Manuela Bruchez avait choisi le métier de libraire. Mais, à 27 ans, la Lausannoise d’adoption se rend compte qu’il lui manque quelque chose. «Je trouvais les contacts avec la clientèle frustrants, tout comme avec mes collègues: à 19 heures, ils se précipitaient tous chez eux.»

En septembre dernier, elle se met à effectuer des extras au Café de Grancy, à Lausanne, le dimanche ou en soirée, «par amour du métier». Bientôt, une place de serveur se libère. «J’ai sauté sur l’occasion. J’avais du plaisir à travailler au café, contrairement à la librairie qui m’apparaissait comme une obligation.»

La jeune femme apprécie le contact avec les clients et l’ambiance avec ses nouveaux collègues. « Après le service, on passe presque toujours un moment ensemble.» Elle reconnaît toutefois que son choix est lié aux caractéristiques de l’endroit lui-même. «Il appartient à cette vague de bistrots de quartier cool qui ont vu le jour récemment. Je ne me verrais pas servir en uniforme dans un restaurant guindé.»

Manuela Bruchez pense avoir trouvé l’emploi qui lui convient. «Mes amis disent que je rayonne depuis que je travaille au café de Grancy.» Elle admet avoir eu peur des préjugés des autres, «de devoir dire que je n’étais plus libraire mais serveuse». A plus long terme, la Valaisanne caresse l’espoir d’ouvrir son propre établissement. Pour l’heure, sûre de son choix, elle vient de s’inscrire à un cours d’oenologie.

«Je veux conserver un lien avec ce monde.»

Jane Carton a tout dans un rayon de quelques centaines de mètres: son appartement, son emploi à plein temps dans une grande boîte de communication et ses extras de serveuse au bar-restaurant le Cheval Blanc, à Carouge (GE). Un cumul professionnel qui surprend.

«Le service, cela a commencé comme une obligation à la fin d’un contrat à durée déterminée. Je devais renflouer mes finances. J’ai toujours dit à mon patron que je n’étais là que pour une période.»

Mais, contre toute attente, lorsque la jeune femme de 32 ans décroche un emploi qui correspond à ses qualifications, elle ne souhaite pas lâcher son job de serveuse. «C’est un métier éreintant, mais aussi gratifiant. Des relations se nouent avec les clients, qui disent parfois être venus juste pour moi. Cela fait plaisir.»

Et entre collègues les rapports sont intenses: «On passait tant de temps ensemble que j’avais parfois l’impression de vivre avec eux.»

Aujourd’hui, elle apprécie le changement de cadre par rapport à son emploi de jour: «Je me réjouis toujours lorsque je vais travailler le soir au café. Là-bas, chacun peut se montrer tel qu’il est, sans subir de jugements de valeur.»
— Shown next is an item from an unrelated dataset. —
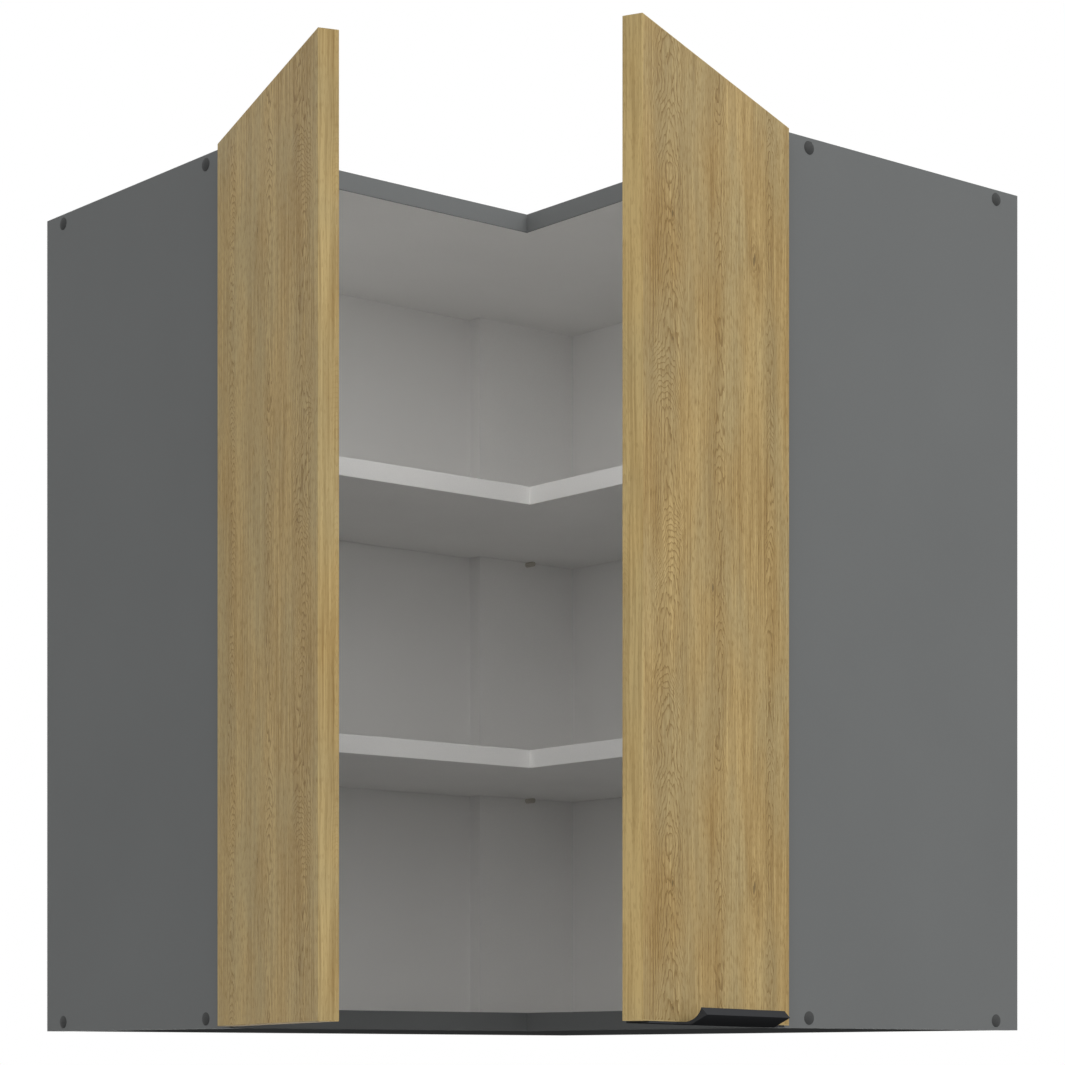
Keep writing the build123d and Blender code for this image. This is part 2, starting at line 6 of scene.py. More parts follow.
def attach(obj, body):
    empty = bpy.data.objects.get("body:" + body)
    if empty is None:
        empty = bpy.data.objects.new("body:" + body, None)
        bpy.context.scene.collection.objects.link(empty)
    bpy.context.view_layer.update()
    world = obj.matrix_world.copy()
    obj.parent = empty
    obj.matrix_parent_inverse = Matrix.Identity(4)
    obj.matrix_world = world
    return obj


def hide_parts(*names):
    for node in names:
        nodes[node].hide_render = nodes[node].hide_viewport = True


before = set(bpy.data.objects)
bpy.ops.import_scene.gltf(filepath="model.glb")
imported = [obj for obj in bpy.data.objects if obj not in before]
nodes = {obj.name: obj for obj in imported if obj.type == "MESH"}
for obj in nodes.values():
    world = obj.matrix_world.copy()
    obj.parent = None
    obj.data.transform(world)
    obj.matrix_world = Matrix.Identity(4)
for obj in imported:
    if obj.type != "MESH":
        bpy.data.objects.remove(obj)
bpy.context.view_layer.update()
scene = bpy.context.scene

# The photograph's view: a long lens level with the underside, so that all uprights stay upright,
# and the frame shifted up by half its height.
camera_place = Vector((-1.9658, -2.3106, -0.0302))
camera_heading = Vector((0.6399, 0.7685, 0.0))
bpy.ops.object.camera_add(location=camera_place)
camera = bpy.context.object
camera.rotation_euler = camera_heading.to_track_quat("-Z", "Y").to_euler()
camera.data.sensor_width = 36.0
camera.data.lens = 101.33
camera.data.shift_y = 0.5005
scene.camera = camera
scene.view_settings.view_transform = "Standard"


# Studio: a white room that gives most of the light, a lamp square to the right leg's side, a broad
# weak one from the camera's side and a dim one behind the cabinet.
def linear(code):
    """An sRGB hex colour as the linear values that a socket takes."""
    parts = [int(code[i:i + 2], 16) / 255 for i in (1, 3, 5)]
    lit = [c / 12.92 if c <= 0.04045 else ((c + 0.055) / 1.055) ** 2.4 for c in parts]
    return lit + [1.0]


def add(tree, kind, settings=None, links=None):
    """Adds a node, sets its sockets and properties, and links its inputs."""
    node = tree.nodes.new(kind)
    for key, value in (settings or {}).items():
        if isinstance(key, int) or key in node.inputs:
            node.inputs[key].default_value = value
        else:
            setattr(node, key, value)
    for key, source in (links or {}).items():
        tree.links.new(source, node.inputs[key])
    return node


world = bpy.data.worlds.new("studio")
world.use_nodes = True
scene.world = world
sky = world.node_tree
sky.nodes.clear()
backdrop = add(sky, "ShaderNodeBackground", {"Color": linear("#FFFFFF"), "Strength": 1.0})
add(sky, "ShaderNodeOutputWorld", links={"Surface": backdrop.outputs[0]})

aim = Vector((-0.3, -0.3, 0.36))       # the cabinet's middle
for name, spot, size, power in (("key_lamp", (0.9, -7.0, 3.6), 2.5, 165.0),
                                ("front_lamp", (-5.4, -6.4, 1.8), 5.0, 118.0),
                                ("rear_lamp", (5.0, 5.0, 3.0), 4.0, 90.0)):
    bpy.ops.object.light_add(type="AREA", location=spot)
    lamp = bpy.context.object
    lamp.name = name
    lamp.data.size = size
    lamp.data.energy = power
    lamp.rotation_euler = (aim - Vector(spot)).to_track_quat("-Z", "Y").to_euler()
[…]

«Je me suis rendu compte que je n’avais rien à prouver.»

Bernhard Schlaefli est doté d’une mémoire ahurissante. Il se souvient des préférences culinaires, des goûts musicaux et même des prénoms de la plupart de ses clients. Serveur au café de l’Hôtel de Ville à Lausanne depuis trois ans, le Vaudois de 28 ans s’était pourtant engagé sur la voie des études.

Après un premier essai à l’université de Lausanne, il s’inscrit à la Haute École pédagogique. A côté, il effectue des remplacements au café. Le tournant survient lors d’un séjour linguistique réalisé dans le cadre de sa formation.

Au lieu de suivre des cours, il choisit d’apprendre l’anglais en travaillant dans un restaurant en Ecosse. A son retour, il arrête les études. «Je me suis rendu compte que je n’avais rien à prouver. On pense toujours qu’il faut démontrer qu’on n’est pas un incapable en faisant des études. Je n’avais pas besoin de cela.»

Ce sera donc l’Hôtel de Ville, à plein temps. «L’endroit me plaisait. J’y ai bien plus de libertés qu’ailleurs: pas besoin de me raser, pas de codes vestimentaires.»

Pour l’instant, il ne pense pas trop à l’avenir. «Mon frère a une patente, peut-être ouvrirons-nous un jour un établissement ensemble.»

Un soir dans une pizzeria, il a vu le regard inquiet de son père lorsque le serveur, la cinquantaine, s’est approché. «J’espère que mon fils ne finira pas ainsi», pensait-il sans doute.